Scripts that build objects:
+-------+

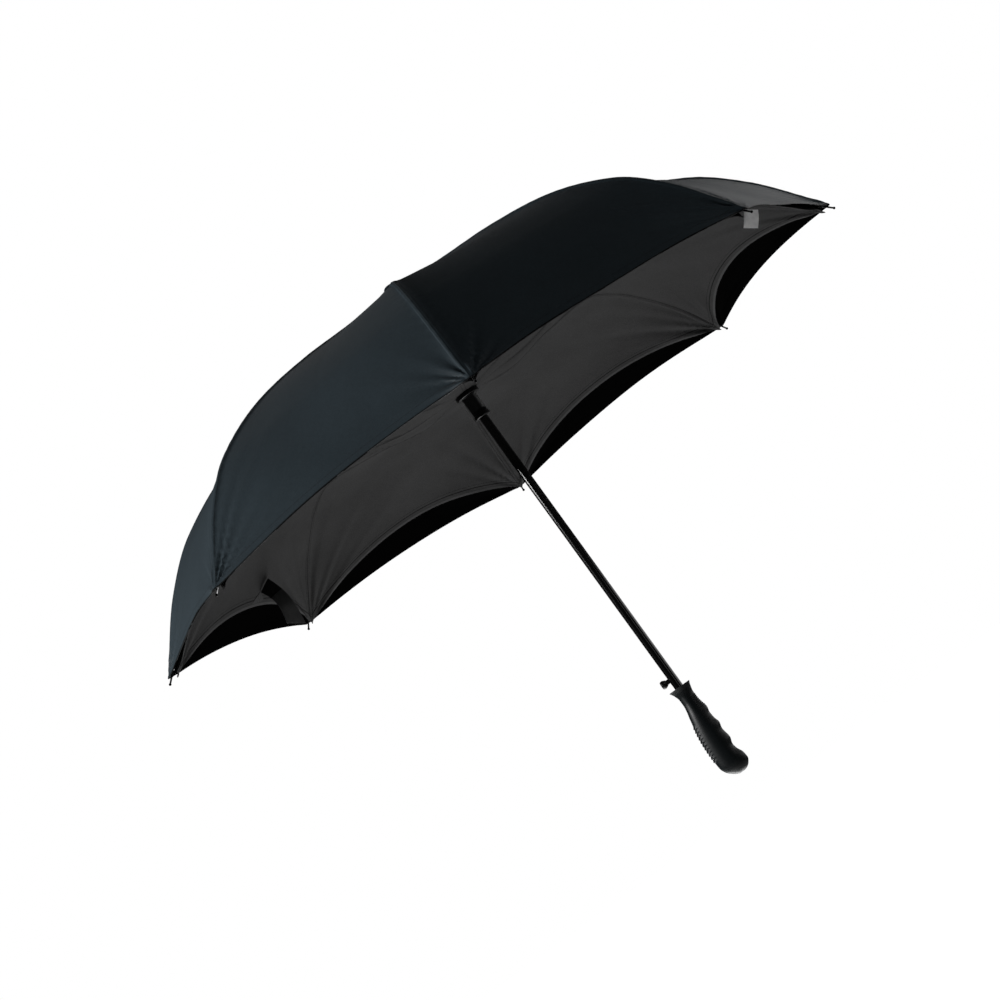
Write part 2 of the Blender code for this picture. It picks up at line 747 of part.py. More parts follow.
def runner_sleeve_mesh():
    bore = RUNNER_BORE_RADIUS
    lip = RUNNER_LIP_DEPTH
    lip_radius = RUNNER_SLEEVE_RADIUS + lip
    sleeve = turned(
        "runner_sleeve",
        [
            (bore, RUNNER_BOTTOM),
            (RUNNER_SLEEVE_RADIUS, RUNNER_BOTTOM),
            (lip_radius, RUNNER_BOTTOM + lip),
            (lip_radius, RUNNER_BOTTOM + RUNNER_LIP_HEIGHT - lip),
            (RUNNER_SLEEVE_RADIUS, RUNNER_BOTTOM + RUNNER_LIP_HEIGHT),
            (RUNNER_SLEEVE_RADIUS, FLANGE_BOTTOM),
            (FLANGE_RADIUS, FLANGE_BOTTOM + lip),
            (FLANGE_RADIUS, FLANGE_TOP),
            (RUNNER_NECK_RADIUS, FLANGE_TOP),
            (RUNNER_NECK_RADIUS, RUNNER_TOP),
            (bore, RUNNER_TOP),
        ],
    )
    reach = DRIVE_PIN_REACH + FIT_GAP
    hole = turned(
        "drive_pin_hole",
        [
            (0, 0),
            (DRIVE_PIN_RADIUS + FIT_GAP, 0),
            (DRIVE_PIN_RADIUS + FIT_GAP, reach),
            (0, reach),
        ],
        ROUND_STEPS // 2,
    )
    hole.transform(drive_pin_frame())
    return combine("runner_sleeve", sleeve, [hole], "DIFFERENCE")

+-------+

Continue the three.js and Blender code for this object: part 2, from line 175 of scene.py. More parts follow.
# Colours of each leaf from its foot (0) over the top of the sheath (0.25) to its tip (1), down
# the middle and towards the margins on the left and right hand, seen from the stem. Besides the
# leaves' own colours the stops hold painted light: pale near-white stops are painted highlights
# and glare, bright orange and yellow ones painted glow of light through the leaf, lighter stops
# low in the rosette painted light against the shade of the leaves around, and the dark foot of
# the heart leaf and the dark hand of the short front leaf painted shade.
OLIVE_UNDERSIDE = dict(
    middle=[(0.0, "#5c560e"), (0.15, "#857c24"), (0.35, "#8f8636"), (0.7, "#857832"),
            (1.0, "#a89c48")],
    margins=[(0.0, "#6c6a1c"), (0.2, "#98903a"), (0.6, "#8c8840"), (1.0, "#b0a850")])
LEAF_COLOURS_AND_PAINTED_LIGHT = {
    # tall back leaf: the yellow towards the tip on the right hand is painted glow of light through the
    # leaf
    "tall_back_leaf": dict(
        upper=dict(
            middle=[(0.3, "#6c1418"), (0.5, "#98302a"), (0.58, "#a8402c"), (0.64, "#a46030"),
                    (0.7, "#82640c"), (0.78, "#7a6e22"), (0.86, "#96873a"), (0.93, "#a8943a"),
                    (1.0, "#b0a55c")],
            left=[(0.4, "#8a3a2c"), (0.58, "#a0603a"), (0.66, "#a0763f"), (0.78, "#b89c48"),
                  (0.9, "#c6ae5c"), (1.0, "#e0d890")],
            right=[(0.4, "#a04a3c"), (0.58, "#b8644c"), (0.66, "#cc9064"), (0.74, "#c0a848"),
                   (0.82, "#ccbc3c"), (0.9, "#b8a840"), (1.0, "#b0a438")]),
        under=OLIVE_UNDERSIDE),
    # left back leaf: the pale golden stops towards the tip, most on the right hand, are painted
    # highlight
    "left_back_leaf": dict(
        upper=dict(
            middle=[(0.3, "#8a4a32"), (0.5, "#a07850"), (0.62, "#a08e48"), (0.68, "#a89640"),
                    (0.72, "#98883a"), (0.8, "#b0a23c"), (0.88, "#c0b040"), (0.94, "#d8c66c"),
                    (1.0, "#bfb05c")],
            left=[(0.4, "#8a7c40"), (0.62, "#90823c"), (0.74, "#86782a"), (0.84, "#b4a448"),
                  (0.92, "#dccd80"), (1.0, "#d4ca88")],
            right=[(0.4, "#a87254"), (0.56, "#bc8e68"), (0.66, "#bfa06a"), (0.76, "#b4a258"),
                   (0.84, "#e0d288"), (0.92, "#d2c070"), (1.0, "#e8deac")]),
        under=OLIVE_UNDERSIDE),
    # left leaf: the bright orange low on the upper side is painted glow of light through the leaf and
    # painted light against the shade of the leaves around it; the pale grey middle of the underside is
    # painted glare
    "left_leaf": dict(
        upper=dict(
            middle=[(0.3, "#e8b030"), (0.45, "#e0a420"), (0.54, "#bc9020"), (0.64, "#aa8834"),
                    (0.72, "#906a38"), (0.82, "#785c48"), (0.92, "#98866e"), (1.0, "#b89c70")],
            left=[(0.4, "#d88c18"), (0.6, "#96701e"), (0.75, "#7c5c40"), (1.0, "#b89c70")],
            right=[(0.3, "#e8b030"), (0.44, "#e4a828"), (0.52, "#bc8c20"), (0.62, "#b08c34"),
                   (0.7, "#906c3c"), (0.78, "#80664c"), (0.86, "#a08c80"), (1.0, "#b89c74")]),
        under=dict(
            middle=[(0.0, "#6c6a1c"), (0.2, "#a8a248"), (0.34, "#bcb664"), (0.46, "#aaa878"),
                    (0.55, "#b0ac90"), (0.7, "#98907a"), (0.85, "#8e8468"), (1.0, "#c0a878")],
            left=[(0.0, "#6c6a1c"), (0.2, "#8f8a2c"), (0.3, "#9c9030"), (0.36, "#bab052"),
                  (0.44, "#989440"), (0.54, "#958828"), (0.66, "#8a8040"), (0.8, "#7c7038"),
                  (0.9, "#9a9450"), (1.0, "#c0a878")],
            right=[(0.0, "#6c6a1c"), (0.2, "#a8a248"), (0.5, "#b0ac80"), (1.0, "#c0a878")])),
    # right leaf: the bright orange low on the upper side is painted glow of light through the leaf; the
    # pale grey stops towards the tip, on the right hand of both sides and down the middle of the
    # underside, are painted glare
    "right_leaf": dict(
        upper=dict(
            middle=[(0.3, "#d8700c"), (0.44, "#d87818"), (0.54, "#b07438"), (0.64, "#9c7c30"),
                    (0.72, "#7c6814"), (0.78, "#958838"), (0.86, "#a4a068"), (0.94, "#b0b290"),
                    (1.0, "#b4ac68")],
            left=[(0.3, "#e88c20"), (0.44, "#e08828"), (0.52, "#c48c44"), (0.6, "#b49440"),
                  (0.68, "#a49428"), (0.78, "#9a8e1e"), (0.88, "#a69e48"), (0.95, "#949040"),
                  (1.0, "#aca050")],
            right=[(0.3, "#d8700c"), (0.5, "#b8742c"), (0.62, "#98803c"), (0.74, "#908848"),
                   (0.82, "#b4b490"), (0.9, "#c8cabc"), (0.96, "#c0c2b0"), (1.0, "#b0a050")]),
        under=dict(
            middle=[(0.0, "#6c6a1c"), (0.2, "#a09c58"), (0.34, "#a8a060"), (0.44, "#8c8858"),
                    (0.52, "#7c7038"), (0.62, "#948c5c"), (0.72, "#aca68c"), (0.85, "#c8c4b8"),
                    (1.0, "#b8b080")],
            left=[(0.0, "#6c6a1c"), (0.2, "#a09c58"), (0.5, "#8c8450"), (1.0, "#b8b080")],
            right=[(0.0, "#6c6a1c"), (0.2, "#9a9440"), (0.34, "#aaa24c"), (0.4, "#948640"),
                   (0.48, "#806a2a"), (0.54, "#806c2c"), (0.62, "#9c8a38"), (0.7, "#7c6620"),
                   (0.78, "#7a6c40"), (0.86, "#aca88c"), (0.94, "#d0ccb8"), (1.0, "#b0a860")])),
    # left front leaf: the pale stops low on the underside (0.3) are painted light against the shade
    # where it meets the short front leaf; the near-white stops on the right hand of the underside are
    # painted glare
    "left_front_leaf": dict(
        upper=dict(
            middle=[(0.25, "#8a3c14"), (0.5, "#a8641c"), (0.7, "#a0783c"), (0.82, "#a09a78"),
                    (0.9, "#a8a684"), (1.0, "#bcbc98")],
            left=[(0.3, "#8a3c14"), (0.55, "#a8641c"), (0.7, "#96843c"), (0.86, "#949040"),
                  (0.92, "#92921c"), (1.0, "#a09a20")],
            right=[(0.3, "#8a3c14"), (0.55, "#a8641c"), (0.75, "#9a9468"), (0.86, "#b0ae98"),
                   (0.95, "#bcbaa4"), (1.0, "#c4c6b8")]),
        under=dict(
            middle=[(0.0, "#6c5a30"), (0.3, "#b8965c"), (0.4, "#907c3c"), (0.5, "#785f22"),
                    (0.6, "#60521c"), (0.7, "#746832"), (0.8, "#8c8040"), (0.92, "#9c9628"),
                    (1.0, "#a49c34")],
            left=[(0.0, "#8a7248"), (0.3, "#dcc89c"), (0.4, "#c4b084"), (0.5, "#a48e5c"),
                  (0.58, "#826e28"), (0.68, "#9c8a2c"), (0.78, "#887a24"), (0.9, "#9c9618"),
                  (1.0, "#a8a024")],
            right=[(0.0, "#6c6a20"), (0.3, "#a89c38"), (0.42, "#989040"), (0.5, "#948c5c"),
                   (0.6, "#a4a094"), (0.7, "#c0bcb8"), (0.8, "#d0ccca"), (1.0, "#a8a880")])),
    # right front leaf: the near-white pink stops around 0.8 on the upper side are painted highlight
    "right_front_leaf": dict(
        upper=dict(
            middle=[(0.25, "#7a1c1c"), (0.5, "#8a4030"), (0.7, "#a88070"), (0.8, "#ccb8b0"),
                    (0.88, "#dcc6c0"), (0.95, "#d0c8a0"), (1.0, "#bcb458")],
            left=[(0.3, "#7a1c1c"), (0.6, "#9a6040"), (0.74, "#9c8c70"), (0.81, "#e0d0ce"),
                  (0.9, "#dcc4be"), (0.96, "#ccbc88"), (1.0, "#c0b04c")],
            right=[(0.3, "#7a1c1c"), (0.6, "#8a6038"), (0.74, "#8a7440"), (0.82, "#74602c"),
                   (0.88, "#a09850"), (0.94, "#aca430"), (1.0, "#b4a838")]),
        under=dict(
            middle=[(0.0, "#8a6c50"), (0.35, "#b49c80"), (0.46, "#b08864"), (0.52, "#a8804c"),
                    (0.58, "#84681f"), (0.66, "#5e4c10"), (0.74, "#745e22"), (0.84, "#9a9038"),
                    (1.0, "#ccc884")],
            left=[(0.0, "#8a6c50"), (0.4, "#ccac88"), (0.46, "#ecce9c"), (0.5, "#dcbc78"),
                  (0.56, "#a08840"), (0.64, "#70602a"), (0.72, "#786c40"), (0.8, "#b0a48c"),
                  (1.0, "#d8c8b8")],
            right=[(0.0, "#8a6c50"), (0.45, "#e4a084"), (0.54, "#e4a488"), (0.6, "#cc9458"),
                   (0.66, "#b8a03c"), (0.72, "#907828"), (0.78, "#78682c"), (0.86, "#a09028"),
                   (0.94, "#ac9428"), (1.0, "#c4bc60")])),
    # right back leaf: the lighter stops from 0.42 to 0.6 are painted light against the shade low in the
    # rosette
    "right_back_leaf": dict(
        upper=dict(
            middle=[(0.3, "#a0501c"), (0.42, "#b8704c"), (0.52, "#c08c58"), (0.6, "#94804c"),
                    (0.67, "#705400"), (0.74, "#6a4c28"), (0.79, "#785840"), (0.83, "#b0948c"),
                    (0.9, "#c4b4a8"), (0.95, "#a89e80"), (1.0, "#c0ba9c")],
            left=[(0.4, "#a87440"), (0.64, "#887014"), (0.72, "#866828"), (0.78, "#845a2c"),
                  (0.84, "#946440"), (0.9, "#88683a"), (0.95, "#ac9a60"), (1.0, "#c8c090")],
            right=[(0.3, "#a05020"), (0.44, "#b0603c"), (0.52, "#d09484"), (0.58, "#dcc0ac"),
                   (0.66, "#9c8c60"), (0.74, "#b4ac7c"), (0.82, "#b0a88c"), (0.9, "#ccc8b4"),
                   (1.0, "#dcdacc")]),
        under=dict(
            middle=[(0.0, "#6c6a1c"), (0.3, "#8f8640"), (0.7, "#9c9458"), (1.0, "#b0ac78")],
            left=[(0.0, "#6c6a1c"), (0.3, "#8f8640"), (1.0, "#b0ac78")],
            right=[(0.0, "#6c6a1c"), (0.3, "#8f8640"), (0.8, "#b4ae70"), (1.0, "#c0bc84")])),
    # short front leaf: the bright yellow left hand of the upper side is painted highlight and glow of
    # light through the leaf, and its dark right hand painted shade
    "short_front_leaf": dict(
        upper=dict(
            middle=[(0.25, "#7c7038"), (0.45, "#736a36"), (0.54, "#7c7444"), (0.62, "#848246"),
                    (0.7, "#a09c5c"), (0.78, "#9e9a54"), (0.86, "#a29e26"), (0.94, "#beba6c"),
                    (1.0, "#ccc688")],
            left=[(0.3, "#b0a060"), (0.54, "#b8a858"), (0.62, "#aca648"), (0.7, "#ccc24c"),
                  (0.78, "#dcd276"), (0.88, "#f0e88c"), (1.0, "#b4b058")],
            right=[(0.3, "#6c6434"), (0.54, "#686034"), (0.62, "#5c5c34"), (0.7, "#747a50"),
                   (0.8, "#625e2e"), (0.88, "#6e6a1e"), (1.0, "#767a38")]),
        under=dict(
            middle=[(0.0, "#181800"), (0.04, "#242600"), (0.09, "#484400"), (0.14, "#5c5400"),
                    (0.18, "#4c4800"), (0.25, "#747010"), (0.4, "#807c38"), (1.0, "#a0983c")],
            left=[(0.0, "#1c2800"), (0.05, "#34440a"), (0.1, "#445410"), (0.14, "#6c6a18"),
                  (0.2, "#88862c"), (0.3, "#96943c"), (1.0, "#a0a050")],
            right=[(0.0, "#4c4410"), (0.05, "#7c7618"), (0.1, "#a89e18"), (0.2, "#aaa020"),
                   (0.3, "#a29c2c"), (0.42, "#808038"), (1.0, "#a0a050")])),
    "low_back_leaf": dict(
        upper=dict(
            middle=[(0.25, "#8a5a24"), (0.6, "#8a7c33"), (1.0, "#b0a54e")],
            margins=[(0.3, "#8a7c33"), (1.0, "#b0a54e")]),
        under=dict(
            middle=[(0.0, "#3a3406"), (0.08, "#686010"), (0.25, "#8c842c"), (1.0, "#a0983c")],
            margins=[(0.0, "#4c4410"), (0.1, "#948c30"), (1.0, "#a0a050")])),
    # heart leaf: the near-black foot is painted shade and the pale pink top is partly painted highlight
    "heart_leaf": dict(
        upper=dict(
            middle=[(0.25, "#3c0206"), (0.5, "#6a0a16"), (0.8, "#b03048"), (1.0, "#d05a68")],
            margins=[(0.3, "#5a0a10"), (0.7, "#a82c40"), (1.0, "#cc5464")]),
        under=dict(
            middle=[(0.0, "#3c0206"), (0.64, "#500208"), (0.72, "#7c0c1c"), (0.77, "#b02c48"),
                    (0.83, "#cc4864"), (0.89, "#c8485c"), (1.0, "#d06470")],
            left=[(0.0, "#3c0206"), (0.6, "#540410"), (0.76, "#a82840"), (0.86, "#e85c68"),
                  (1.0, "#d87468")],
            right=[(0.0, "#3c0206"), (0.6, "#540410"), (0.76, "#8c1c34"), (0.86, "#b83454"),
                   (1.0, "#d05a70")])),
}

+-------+

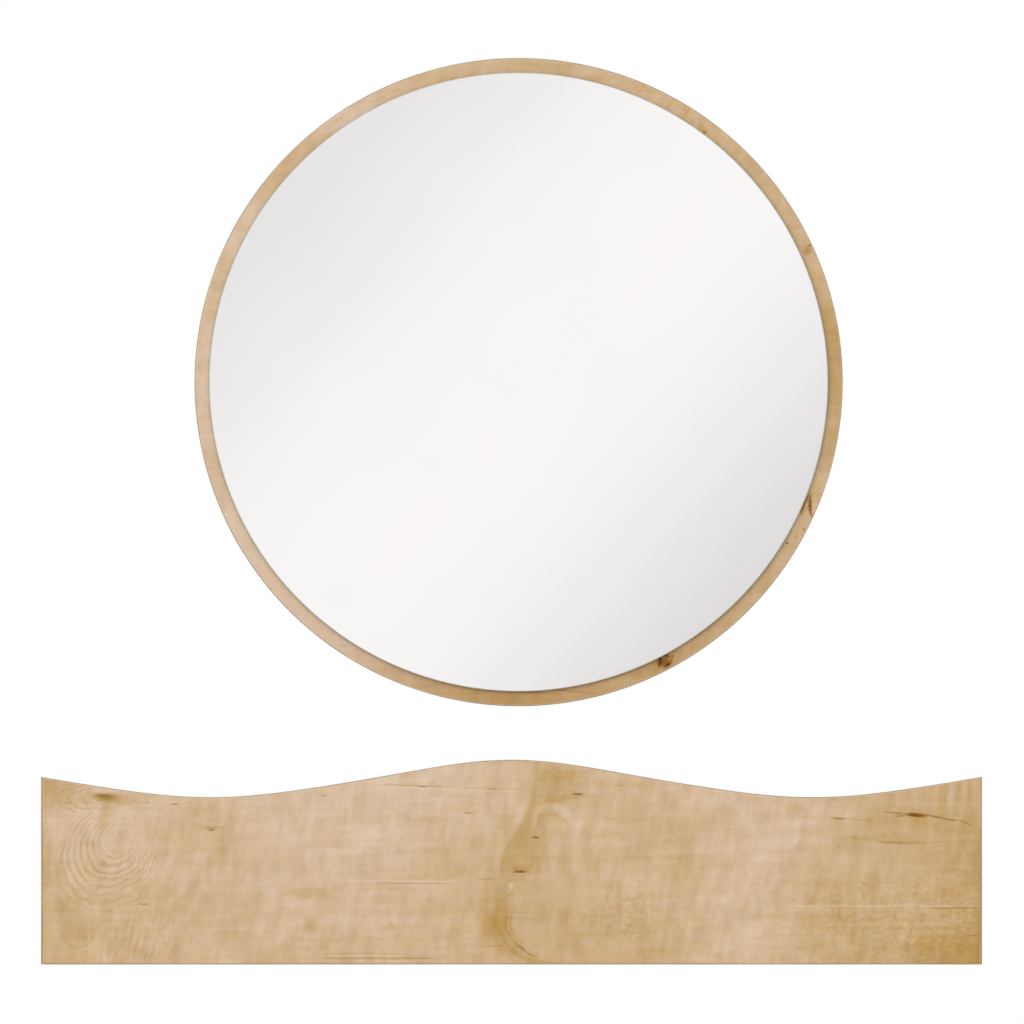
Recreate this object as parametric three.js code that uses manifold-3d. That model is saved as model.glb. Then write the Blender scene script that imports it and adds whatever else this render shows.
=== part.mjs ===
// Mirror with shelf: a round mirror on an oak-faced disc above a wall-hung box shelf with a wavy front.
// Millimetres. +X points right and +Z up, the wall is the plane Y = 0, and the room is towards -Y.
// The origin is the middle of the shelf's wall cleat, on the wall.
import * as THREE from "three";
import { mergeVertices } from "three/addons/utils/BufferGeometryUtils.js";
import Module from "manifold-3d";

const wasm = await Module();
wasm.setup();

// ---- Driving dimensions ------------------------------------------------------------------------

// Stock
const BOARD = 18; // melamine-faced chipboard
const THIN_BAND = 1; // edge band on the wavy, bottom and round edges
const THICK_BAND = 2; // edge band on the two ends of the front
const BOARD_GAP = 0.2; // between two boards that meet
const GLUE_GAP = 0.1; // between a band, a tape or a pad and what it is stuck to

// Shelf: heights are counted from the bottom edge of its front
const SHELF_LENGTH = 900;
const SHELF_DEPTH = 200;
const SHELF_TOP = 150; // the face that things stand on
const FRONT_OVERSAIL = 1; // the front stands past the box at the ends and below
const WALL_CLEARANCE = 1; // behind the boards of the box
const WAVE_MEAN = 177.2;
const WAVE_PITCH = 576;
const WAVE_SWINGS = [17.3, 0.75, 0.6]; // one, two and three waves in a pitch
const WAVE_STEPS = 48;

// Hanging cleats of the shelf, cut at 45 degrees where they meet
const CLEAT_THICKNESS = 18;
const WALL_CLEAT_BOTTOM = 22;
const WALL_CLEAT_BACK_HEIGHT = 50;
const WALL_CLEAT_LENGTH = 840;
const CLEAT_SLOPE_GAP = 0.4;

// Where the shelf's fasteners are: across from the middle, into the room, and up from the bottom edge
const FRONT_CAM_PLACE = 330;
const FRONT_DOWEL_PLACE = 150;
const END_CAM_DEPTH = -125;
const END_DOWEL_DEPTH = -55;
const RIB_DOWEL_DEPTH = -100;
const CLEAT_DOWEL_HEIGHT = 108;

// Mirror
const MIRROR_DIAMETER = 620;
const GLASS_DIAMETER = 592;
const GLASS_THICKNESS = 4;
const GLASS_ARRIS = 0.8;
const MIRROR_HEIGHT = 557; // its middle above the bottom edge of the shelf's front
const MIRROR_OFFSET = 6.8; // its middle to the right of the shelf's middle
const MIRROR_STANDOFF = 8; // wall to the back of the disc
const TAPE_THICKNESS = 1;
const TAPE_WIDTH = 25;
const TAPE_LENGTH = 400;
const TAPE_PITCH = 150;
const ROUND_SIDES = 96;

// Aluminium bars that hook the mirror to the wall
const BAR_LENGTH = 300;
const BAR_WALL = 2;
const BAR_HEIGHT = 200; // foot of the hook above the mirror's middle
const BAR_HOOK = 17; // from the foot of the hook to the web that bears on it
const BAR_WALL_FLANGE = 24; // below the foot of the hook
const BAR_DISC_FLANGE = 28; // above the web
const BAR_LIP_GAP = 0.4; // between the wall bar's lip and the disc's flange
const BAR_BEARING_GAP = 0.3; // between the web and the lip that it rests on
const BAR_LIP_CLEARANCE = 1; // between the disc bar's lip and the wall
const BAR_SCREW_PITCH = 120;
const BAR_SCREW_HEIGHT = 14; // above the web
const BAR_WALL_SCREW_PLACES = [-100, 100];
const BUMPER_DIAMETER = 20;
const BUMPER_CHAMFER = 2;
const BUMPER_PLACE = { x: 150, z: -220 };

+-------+

▶ _Set exercise_: Copy all lines of the listing above that contain the string "this".

▶ _Response_:
Write part 2 of the Blender code for this picture. It picks up at line 747 of part.py. More parts follow.
Continue the three.js and Blender code for this object: part 2, from line 175 of scene.py. More parts follow.
Recreate this object as parametric three.js code that uses manifold-3d. That model is saved as model.glb. Then write the Blender scene script that imports it and adds whatever else this render shows.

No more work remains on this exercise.